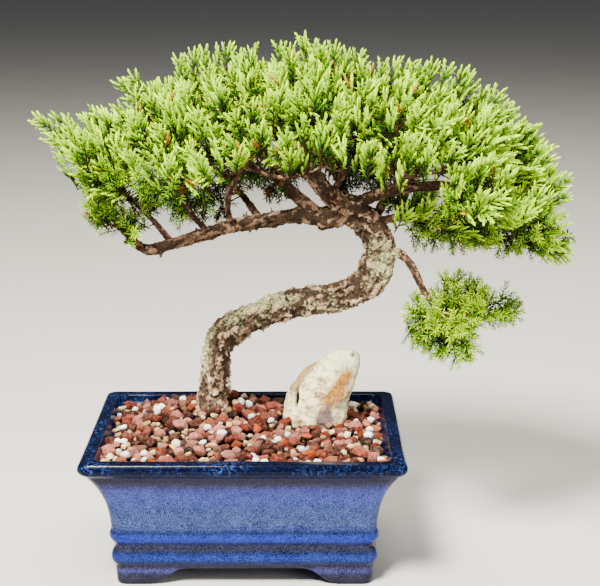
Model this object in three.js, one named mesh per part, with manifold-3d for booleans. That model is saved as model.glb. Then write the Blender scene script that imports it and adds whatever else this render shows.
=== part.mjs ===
// A Japanese garden juniper bonsai in a glazed rectangular pot, with a standing stone in gravel.
//
// Millimetres, +Z up, seen from -Y. Everything is placed about the pot, whose middle is at x = y = 0,
// whose rim is at z = 82 and whose feet stand at z = -7. The last lines shift the whole group so that
// the middle of its footprint is the origin.

import * as THREE from "three";
import { mergeVertices } from "three/addons/utils/BufferGeometryUtils.js";
import Module from "manifold-3d";

const wasm = await Module();
wasm.setup();

// Driving dimensions of the pot: a rectangle of about 8 by 6 inches, 3 1/2 tall.
const POT_WIDTH = 208;
const POT_DEPTH = 156;
const RIM = 82;
const GROUND = -7;
const POT_CORNER = 6.5;
const CORNER_ARCS = 3;
const FOOT_INSET = 20.6;

// The pot's section as [inset from the lip, height] points, from the sole up and over the rim. The
// bulge and hollow points are those that the curves bend towards.
const SECTION = {
  sole: [FOOT_INSET + 1.5, GROUND],
  footEdge: [FOOT_INSET, GROUND + 2],
  lowerBandFoot: [20, 6.5],
  lowerBandBulge: [16.2, 11.5],
  lowerBandTop: [19, 16.5],
  coveHollow: [21.5, 19.5],
  upperBandFoot: [19, 22.5],
  upperBandBulge: [15.6, 27.5],
  wallFoot: [18.2, 31.5],
  wallLean: [17.2, 46],
  wallFlare: [14.5, 58],
  neck: [5.6, 70.5],
  lipRoot: [4, 73.2],
  lipUnderside: [2.6, 73.8],
  lipBulge: [-1.6, 77],
  lipShoulder: [1.6, RIM - 1],
  rimOuter: [2.8, RIM],
  rimInner: [9.2, RIM],
  innerEdge: [10.4, RIM - 2],
  innerFlare: [19, 67],
  innerLean: [24, 52],
};
const CURVE_STEPS = 3;
const INNER_STEPS = 5;
const FLOOR_UNDERSIDE = 4.5;
const FLOOR_TOP = 9.5;
const SKIRT_THICKNESS = 8;
const FOOT_LENGTH = 24;
const FOOT_CURVE = 24;
const DRAIN_RADIUS = 8;
const DRAIN_OFFSET = 44;
const DRAIN_CUT = 15;

// Every piece that rests in or on another keeps this gap to it.
const GAP = 0.35;

// Screens over the drain holes.
const SCREEN_SIDE = 24;
const SCREEN_HOLE = 8.4;
const SCREEN_PITCH = 10.4;
const SCREEN_THICKNESS = 1.6;

// Soil and gravel.
const SOIL_LEVEL = 73.5;
const MOUND_RISE = 9;
const MOUND_REACH = 32;
const GRAVEL_PITCH = 18;
const GRAVEL_JITTER = 1.9;
const GRAVEL_RISE = 5.5;
const GRAVEL_TOP_SHARE = 0.66;

// Tree.
const TRUNK_FOOT = new THREE.Vector2(-25, 33);
const CROWN_MIDDLE = new THREE.Vector3(38, 5, 225);
const CROWN_HALF = new THREE.Vector3(178, 115, 110);
const TUFT_RADIUS = 24;
const CELL_REACH = 130;
const CELL_MARGIN = 0.4;
const HEART_SHARE = 0.52;
const HEART_FLATNESS = 0.6;
const GOLDEN_ANGLE = Math.PI * (3 - Math.sqrt(5));
const UP = new THREE.Vector3(0, 0, 1);

const materials = {
  glaze: new THREE.MeshStandardMaterial({ color: 0x2f4c9c, roughness: 0.2, metalness: 0 }),
  screen: new THREE.MeshStandardMaterial({ color: 0x1c1c1e, roughness: 0.6, metalness: 0 }),
  gravel: new THREE.MeshStandardMaterial({ color: 0x9a5a4c, roughness: 0.95, metalness: 0 }),
  stone: new THREE.MeshStandardMaterial({ color: 0xd8cfb4, roughness: 0.85, metalness: 0 }),
  bark: new THREE.MeshStandardMaterial({ color: 0x7d6656, roughness: 0.9, metalness: 0 }),
  leaf: new THREE.MeshStandardMaterial({ color: 0x86b93c, roughness: 0.6, metalness: 0 }),
};

// Seeded random numbers from 0 to 1 (mulberry32), so that every run places every piece alike.
function seeded(seed) {
  let state = seed;
  return () => {
    state = (state + 0x6d2b79f5) | 0;
    let mixed = Math.imul(state ^ (state >>> 15), 1 | state);
    mixed = (mixed + Math.imul(mixed ^ (mixed >>> 7), 61 | mixed)) ^ mixed;
    return ((mixed ^ (mixed >>> 14)) >>> 0) / 4294967296;
  };
}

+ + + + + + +

■ Challenge ■
Restate the listing above word for word.

■ Exercise result ■
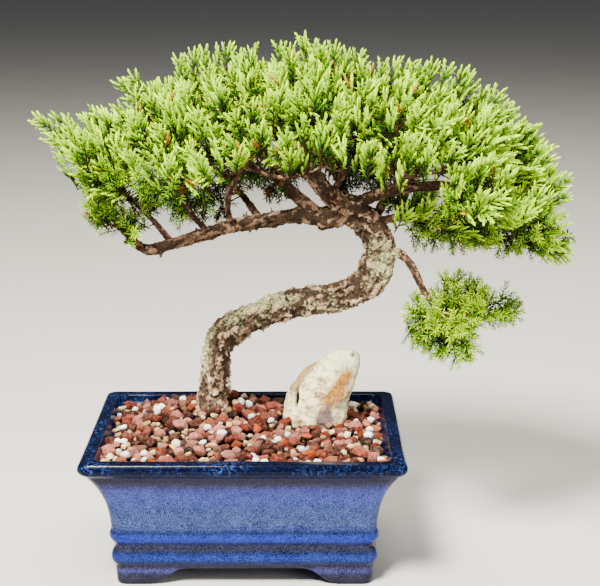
Model this object in three.js, one named mesh per part, with manifold-3d for booleans. That model is saved as model.glb. Then write the Blender scene script that imports it and adds whatever else this render shows.
=== part.mjs ===
// A Japanese garden juniper bonsai in a glazed rectangular pot, with a standing stone in gravel.
//
// Millimetres, +Z up, seen from -Y. Everything is placed about the pot, whose middle is at x = y = 0,
// whose rim is at z = 82 and whose feet stand at z = -7. The last lines shift the whole group so that
// the middle of its footprint is the origin.

import * as THREE from "three";
import { mergeVertices } from "three/addons/utils/BufferGeometryUtils.js";
import Module from "manifold-3d";

const wasm = await Module();
wasm.setup();

// Driving dimensions of the pot: a rectangle of about 8 by 6 inches, 3 1/2 tall.
const POT_WIDTH = 208;
const POT_DEPTH = 156;
const RIM = 82;
const GROUND = -7;
const POT_CORNER = 6.5;
const CORNER_ARCS = 3;
const FOOT_INSET = 20.6;

// The pot's section as [inset from the lip, height] points, from the sole up and over the rim. The
// bulge and hollow points are those that the curves bend towards.
const SECTION = {
  sole: [FOOT_INSET + 1.5, GROUND],
  footEdge: [FOOT_INSET, GROUND + 2],
  lowerBandFoot: [20, 6.5],
  lowerBandBulge: [16.2, 11.5],
  lowerBandTop: [19, 16.5],
  coveHollow: [21.5, 19.5],
  upperBandFoot: [19, 22.5],
  upperBandBulge: [15.6, 27.5],
  wallFoot: [18.2, 31.5],
  wallLean: [17.2, 46],
  wallFlare: [14.5, 58],
  neck: [5.6, 70.5],
  lipRoot: [4, 73.2],
  lipUnderside: [2.6, 73.8],
  lipBulge: [-1.6, 77],
  lipShoulder: [1.6, RIM - 1],
  rimOuter: [2.8, RIM],
  rimInner: [9.2, RIM],
  innerEdge: [10.4, RIM - 2],
  innerFlare: [19, 67],
  innerLean: [24, 52],
};
const CURVE_STEPS = 3;
const INNER_STEPS = 5;
const FLOOR_UNDERSIDE = 4.5;
const FLOOR_TOP = 9.5;
const SKIRT_THICKNESS = 8;
const FOOT_LENGTH = 24;
const FOOT_CURVE = 24;
const DRAIN_RADIUS = 8;
const DRAIN_OFFSET = 44;
const DRAIN_CUT = 15;

// Every piece that rests in or on another keeps this gap to it.
const GAP = 0.35;

// Screens over the drain holes.
const SCREEN_SIDE = 24;
const SCREEN_HOLE = 8.4;
const SCREEN_PITCH = 10.4;
const SCREEN_THICKNESS = 1.6;

// Soil and gravel.
const SOIL_LEVEL = 73.5;
const MOUND_RISE = 9;
const MOUND_REACH = 32;
const GRAVEL_PITCH = 18;
const GRAVEL_JITTER = 1.9;
const GRAVEL_RISE = 5.5;
const GRAVEL_TOP_SHARE = 0.66;

// Tree.
const TRUNK_FOOT = new THREE.Vector2(-25, 33);
const CROWN_MIDDLE = new THREE.Vector3(38, 5, 225);
const CROWN_HALF = new THREE.Vector3(178, 115, 110);
const TUFT_RADIUS = 24;
const CELL_REACH = 130;
const CELL_MARGIN = 0.4;
const HEART_SHARE = 0.52;
const HEART_FLATNESS = 0.6;
const GOLDEN_ANGLE = Math.PI * (3 - Math.sqrt(5));
const UP = new THREE.Vector3(0, 0, 1);

const materials = {
  glaze: new THREE.MeshStandardMaterial({ color: 0x2f4c9c, roughness: 0.2, metalness: 0 }),
  screen: new THREE.MeshStandardMaterial({ color: 0x1c1c1e, roughness: 0.6, metalness: 0 }),
  gravel: new THREE.MeshStandardMaterial({ color: 0x9a5a4c, roughness: 0.95, metalness: 0 }),
  stone: new THREE.MeshStandardMaterial({ color: 0xd8cfb4, roughness: 0.85, metalness: 0 }),
  bark: new THREE.MeshStandardMaterial({ color: 0x7d6656, roughness: 0.9, metalness: 0 }),
  leaf: new THREE.MeshStandardMaterial({ color: 0x86b93c, roughness: 0.6, metalness: 0 }),
};

// Seeded random numbers from 0 to 1 (mulberry32), so that every run places every piece alike.
function seeded(seed) {
  let state = seed;
  return () => {
    state = (state + 0x6d2b79f5) | 0;
    let mixed = Math.imul(state ^ (state >>> 15), 1 | state);
    mixed = (mixed + Math.imul(mixed ^ (mixed >>> 7), 61 | mixed)) ^ mixed;
    return ((mixed ^ (mixed >>> 14)) >>> 0) / 4294967296;
  };
}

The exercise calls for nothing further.